Supplied material:
------------
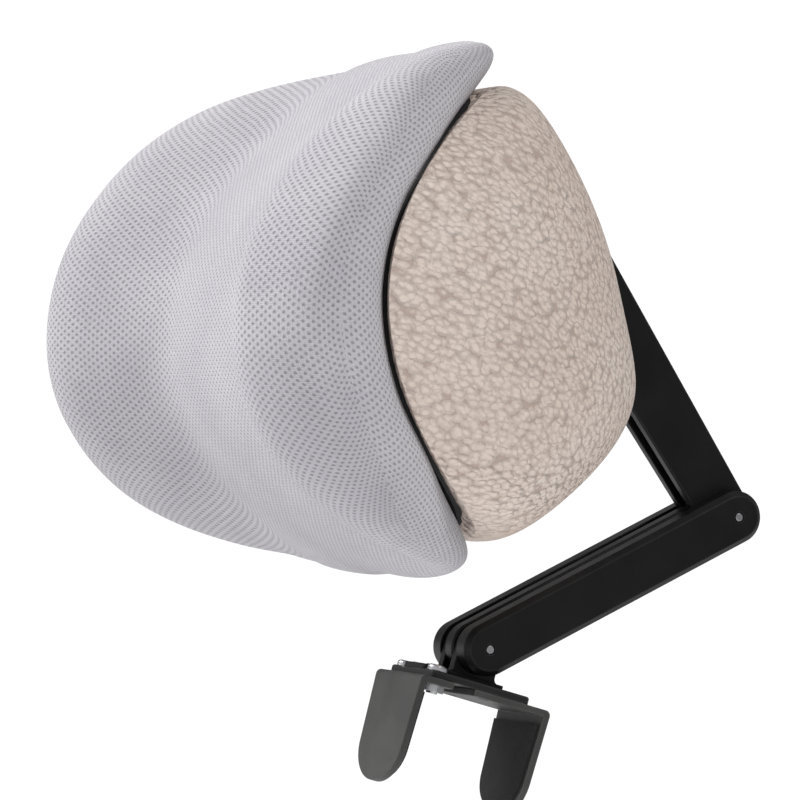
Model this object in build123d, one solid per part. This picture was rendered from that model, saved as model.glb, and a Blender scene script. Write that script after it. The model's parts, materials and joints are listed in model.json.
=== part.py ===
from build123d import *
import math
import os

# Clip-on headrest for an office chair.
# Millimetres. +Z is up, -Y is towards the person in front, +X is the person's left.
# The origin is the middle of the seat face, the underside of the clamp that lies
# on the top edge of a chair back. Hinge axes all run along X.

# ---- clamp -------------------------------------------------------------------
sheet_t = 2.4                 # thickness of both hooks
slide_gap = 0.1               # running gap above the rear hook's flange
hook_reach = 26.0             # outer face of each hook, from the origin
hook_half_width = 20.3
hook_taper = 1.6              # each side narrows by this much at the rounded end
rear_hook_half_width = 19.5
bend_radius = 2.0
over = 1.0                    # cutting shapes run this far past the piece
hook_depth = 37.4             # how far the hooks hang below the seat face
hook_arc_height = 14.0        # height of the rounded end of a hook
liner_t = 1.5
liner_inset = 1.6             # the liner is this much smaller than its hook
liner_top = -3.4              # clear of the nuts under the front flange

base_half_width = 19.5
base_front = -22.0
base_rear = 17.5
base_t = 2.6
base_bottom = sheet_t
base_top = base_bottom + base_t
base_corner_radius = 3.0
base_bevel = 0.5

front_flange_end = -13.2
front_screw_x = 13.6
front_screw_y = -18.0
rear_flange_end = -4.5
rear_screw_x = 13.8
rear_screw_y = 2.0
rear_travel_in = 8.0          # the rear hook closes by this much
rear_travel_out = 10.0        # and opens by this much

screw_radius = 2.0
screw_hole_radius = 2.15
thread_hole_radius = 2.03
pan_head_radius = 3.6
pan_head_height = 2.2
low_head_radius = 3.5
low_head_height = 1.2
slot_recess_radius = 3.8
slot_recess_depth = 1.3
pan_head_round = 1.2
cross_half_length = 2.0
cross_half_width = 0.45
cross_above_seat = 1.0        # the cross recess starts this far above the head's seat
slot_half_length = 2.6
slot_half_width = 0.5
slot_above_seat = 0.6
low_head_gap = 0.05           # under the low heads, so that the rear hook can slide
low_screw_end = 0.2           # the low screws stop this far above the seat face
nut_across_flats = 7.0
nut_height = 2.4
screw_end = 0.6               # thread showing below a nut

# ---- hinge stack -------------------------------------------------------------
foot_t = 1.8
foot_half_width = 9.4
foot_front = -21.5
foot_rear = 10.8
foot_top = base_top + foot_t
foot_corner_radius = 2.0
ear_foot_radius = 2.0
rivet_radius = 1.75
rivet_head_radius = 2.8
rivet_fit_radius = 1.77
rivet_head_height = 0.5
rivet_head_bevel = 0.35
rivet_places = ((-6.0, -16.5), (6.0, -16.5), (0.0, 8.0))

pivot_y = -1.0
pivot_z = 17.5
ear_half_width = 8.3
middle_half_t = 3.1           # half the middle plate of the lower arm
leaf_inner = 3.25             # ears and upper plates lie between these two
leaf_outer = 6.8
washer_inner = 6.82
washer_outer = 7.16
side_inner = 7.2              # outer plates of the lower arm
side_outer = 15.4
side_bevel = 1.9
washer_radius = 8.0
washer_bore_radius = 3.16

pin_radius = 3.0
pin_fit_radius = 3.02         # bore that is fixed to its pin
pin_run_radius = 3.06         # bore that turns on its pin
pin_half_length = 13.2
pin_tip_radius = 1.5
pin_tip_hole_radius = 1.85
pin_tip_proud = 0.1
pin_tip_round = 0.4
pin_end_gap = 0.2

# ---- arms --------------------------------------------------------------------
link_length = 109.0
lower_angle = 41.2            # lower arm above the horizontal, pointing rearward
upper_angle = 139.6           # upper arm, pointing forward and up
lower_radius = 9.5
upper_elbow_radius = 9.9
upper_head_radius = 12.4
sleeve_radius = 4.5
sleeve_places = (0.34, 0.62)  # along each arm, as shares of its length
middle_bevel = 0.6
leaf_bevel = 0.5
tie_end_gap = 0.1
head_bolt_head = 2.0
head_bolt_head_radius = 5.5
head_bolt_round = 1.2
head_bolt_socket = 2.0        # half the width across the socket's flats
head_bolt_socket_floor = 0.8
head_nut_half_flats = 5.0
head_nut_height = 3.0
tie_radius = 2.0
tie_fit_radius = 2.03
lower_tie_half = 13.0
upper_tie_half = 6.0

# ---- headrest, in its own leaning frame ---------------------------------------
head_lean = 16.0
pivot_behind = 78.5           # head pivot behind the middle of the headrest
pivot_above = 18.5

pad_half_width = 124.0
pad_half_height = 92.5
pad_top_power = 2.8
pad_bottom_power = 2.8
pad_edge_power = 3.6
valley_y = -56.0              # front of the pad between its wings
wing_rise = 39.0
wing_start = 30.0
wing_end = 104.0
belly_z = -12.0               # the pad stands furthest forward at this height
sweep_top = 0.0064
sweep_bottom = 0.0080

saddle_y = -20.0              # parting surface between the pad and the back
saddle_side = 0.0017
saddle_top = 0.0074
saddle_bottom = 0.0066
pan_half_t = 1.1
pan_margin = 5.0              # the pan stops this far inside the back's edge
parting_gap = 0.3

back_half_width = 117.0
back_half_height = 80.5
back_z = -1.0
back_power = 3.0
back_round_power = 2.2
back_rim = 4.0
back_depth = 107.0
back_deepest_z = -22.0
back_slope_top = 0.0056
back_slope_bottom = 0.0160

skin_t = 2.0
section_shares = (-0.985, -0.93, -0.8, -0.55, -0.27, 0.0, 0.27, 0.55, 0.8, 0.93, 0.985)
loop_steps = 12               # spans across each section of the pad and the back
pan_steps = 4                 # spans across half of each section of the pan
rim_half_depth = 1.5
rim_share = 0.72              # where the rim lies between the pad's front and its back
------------
What to work on: Exactly repeat the lines running from the top of the listing to the line bearing "# on the top", both of those lines included, and only them.

Task response:
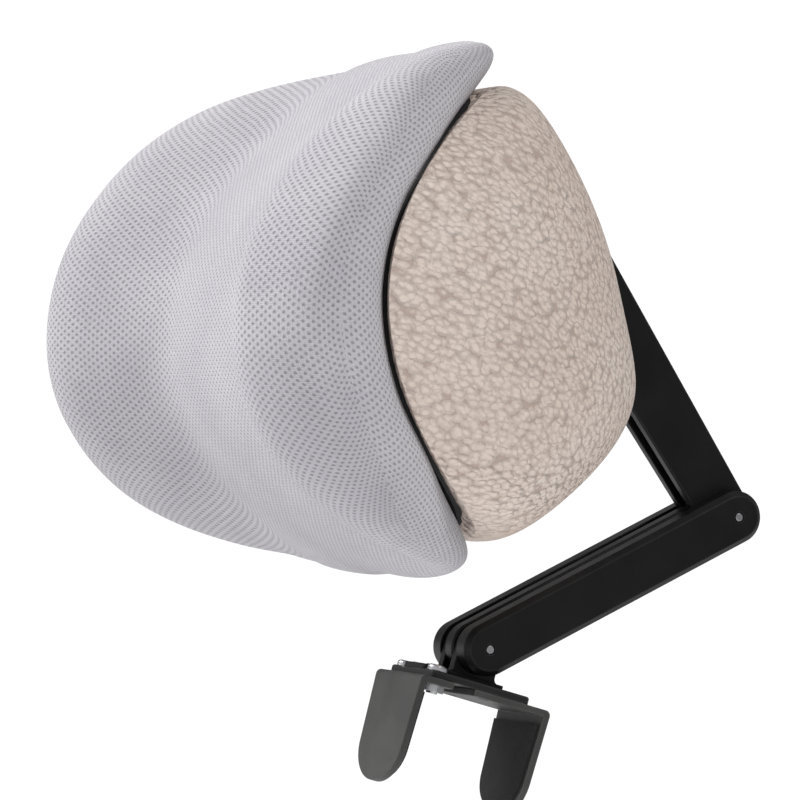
Model this object in build123d, one solid per part. This picture was rendered from that model, saved as model.glb, and a Blender scene script. Write that script after it. The model's parts, materials and joints are listed in model.json.
=== part.py ===
from build123d import *
import math
import os

# Clip-on headrest for an office chair.
# Millimetres. +Z is up, -Y is towards the person in front, +X is the person's left.
# The origin is the middle of the seat face, the underside of the clamp that lies
# on the top edge of a chair back. Hinge axes all run along X.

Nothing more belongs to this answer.